Friday March 15, 2013
Fiery fact and fiction
Review by CHRISTINE CHEAH
Author: Will Adams
Publisher: Harper, 502 pages
IF you are a fan of Dan Brown’s Da Vinci Code, then Newton’s Fire will be your cup of tea.
Historian Luke Hayward is at an all-time low point in his life after having been black-balled from academia for some supposedly ill-judged opinions.
So when a friend offers him a job that would require Luke to delve deeper into the subject of his career, Sir Isaac Newton, he quickly accepts. But when he discovers some hidden Newton papers alluding to an ancient conspiracy, Luke’s life takes a turn for the worse, as he finds himself accused of murder and on the run not only from the police but a mysterious global organisation.
Luke now has to uncover a secret that survived the Great Fire of London and lies buried beneath major historical sites like St Paul’s Cathedral and the Ashmolean Museum in Oxford. Also, after it is militant Jewish priest Avram Kohen who wants to spark a worldwide holy war and rebuild old Jerusalem. And Kohen has the backing of powerful men from around the globe on his side.
The story weaves through Sir Issac’s real history and includes his friendships with the great Englishmen of his era the likes of Sir Christopher Wren and John Evelyn; author Will Adams adds further authenticity by basing his premise on the fact that Newton did indeed make a prediction about Armageddon occurring in 2060 and was fascinated by the occult.
Architecture fans will also discover fascinating facts about the origins of certain significant British monuments. Another discovery those who aren’t familiar with Newton will make is that the great thinker is believed to have been autistic – and Adams deals with the subject compassionately in this novel.
The plot interweaves pricelessly rich British history with fictional additions, all the while solving mind-bending puzzles and codes. While it might seem similar to Da Vinci’s Code, Newton’s Fire differs in how it jumps straight into the action; Brown’s story took a while to get going, if you remember. Also, I feel Luke and the woman who ends up helping him, Rachel, are more realistic and believable characters. Both are good Samaritans trying to help people but who find themselves pushed to the fringes of their chosen careers in the process.
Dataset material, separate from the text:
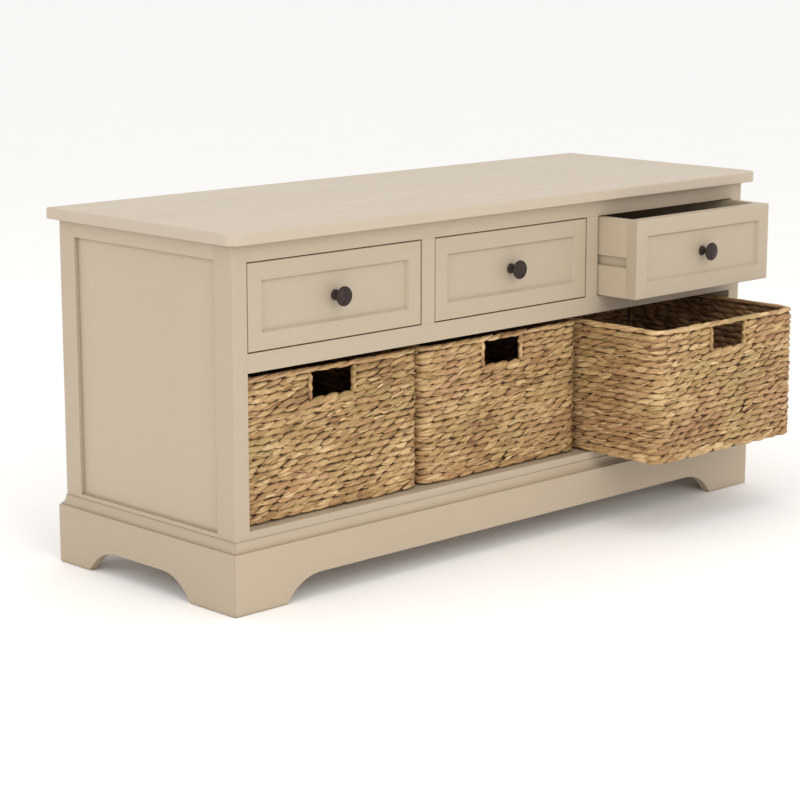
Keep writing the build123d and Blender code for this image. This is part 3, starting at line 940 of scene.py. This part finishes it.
def shade_core_wall(low, high, sill):
    """A thin closed wall with the hand hole cut out above the sill, and a floor plate."""
    bm = bmesh.new()
    size = high - low
    middle = (low + high) / 2
    bmesh.ops.create_cube(bm, size=1)
    inset = (wall - core_thickness) / 2
    spread = (size.x - 2 * inset, size.y - 2 * inset, size.z - core_short)
    bmesh.ops.scale(bm, vec=spread, verts=bm.verts)
    bmesh.ops.translate(bm, vec=middle, verts=bm.verts)
    upright = [e for e in bm.edges if abs((e.verts[0].co - e.verts[1].co).z) > size.z / 2]
    bmesh.ops.bevel(
        bm,
        geom=upright,
        offset=corner_radius - inset,
        offset_type="OFFSET",
        segments=6,
        profile=0.5,
        affect="EDGES",
        material=-1,
    )
    lid = [f for f in bm.faces if f.normal.z > 0.9]
    bmesh.ops.delete(bm, geom=lid, context="FACES_ONLY")
    reach = hole_half + bind
    cuts = [
        (Vector((middle.x - reach, 0, 0)), Vector((1, 0, 0))),
        (Vector((middle.x + reach, 0, 0)), Vector((1, 0, 0))),
        (Vector((0, 0, sill)), Vector((0, 0, 1))),
    ]
    for spot, direction in cuts:
        everything = bm.verts[:] + bm.edges[:] + bm.faces[:]
        bmesh.ops.bisect_plane(bm, geom=everything, plane_co=spot, plane_no=direction)
    hole = []
    for face in bm.faces:
        centre = face.calc_center_median()
        if abs(centre.x - middle.x) < reach and centre.y < middle.y and centre.z > sill:
            hole.append(face)
    bmesh.ops.delete(bm, geom=hole, context="FACES")
    bmesh.ops.recalc_face_normals(bm, faces=bm.faces)
    bmesh.ops.solidify(bm, geom=bm.faces[:], thickness=core_thickness)
    return bm


print("core wall", round(core_thickness / mm, 1), "mm thick")

# %% [markdown]
# ## Pressing a strip into its basket
# A real basket gives way to its neighbours, so every woven piece is pressed into the room that
# it has: points that stick out below its foot, above its rim or too far at its sides move to
# the edge of that room. This also keeps a basket clear of the shelf that it slides on. Towards
# the inside of the wall the stalks are painted darker and redder, as painted shade, because less light
# reaches them there.

# %% Woven pieces
side_room = 2.5 * mm
shade_depth = 2.5 * mm


def rolled_piece(name, weave, plan, room, body, material, slot, *nodes):
    """Rolls the flat strip round the plan, creases it, presses it into the basket's room and
    finishes it as a piece."""
    flat = weave.points()
    inside = np.clip(flat[:, 1] / shade_depth, 0, 1)
    points = np.clip(crease(plan.rolled(flat), len(weave.places)), *room)
    mesh = weave.mesh(name, points, inside)
    return finished(name, mesh, body, material, slot, *nodes)


def laid_piece(name, weave, room, body, material, slot, seed):
    """Creases strands that stay flat, presses them into the basket's room and finishes them."""
    flat = weave.points()
    points = np.clip(crease(flat, seed), *room)
    # The whole floor lies inside the basket, so all of it gets the painted shade.
    mesh = weave.mesh(name, points, np.ones(len(flat)))
    return finished(name, mesh, body, material, slot)


print("room at the sides", round(side_room / mm, 1), "mm")

# %% Weave the three baskets
slot = "hyacinth_weave"
first_seeds = {"wall": 11, "rim": 31, "floor": 51, "fibres": 71}
for number, column in enumerate(columns):
    body = f"basket_{column}"
    cad_weave = f"basket_{column}_weave"
    cad_rim = f"basket_{column}_rim"
    low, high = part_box(cad_weave)
    rim_low, rim_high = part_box(cad_rim)
    rim_level = (rim_low.z + rim_high.z) / 2 + rim_raise
    room_low = np.array([low.x - side_room, low.y - side_room, low.z])
    room = (room_low, np.array([high.x + side_room, high.y + side_room, rim_high.z]))
    plan = Plan(low, high, corner_radius, wall / 2)
    woven = woven_wall(low, high, plan, first_seeds["wall"] + number)
    rolled_piece(f"woven_wall_{column}", woven, plan, room, body, weave_finish, slot, cad_weave)
    rim = bound_rim(rim_level, plan, first_seeds["rim"] + number)
    rolled_piece(f"bound_rim_{column}", rim, plan, room, body, rim_finish, "hyacinth_rim", cad_rim)
    # The dark core inside the wall is painted shade.
    core_top = Vector((high.x, high.y, rim_level))
    core = mesh_from(f"painted_shade_core_{column}", shade_core_wall(low, core_top, high.z - hole_height - bind))
    finished(core.name, core, body, shade_core_finish, slot)
    loose = splinters(low, high, plan, first_seeds["fibres"] + number)
    rolled_piece(f"loose_fibres_{column}", loose, plan, room, body, weave_finish, slot)
    laid = floor_weave(low, high, first_seeds["floor"] + number)
    laid_piece(f"woven_floor_{column}", laid, room, body, weave_finish, slot, number)
    print(column, "basket:", len(woven.places), "wall strands,", len(rim.places), "in the rim")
The research is well done, with details of Newton’s lesser-known history at the Royal Mint explained as well as his obsession with alchemy. There are a number of twists in this story rich with history, which they make you want to get to the end as soon as possible to find out how it all turns out. In other words, Newton’s Fire is one good read that will make you want to burn through it as soon as possible. (Sorry, couldn’t resist the pun!)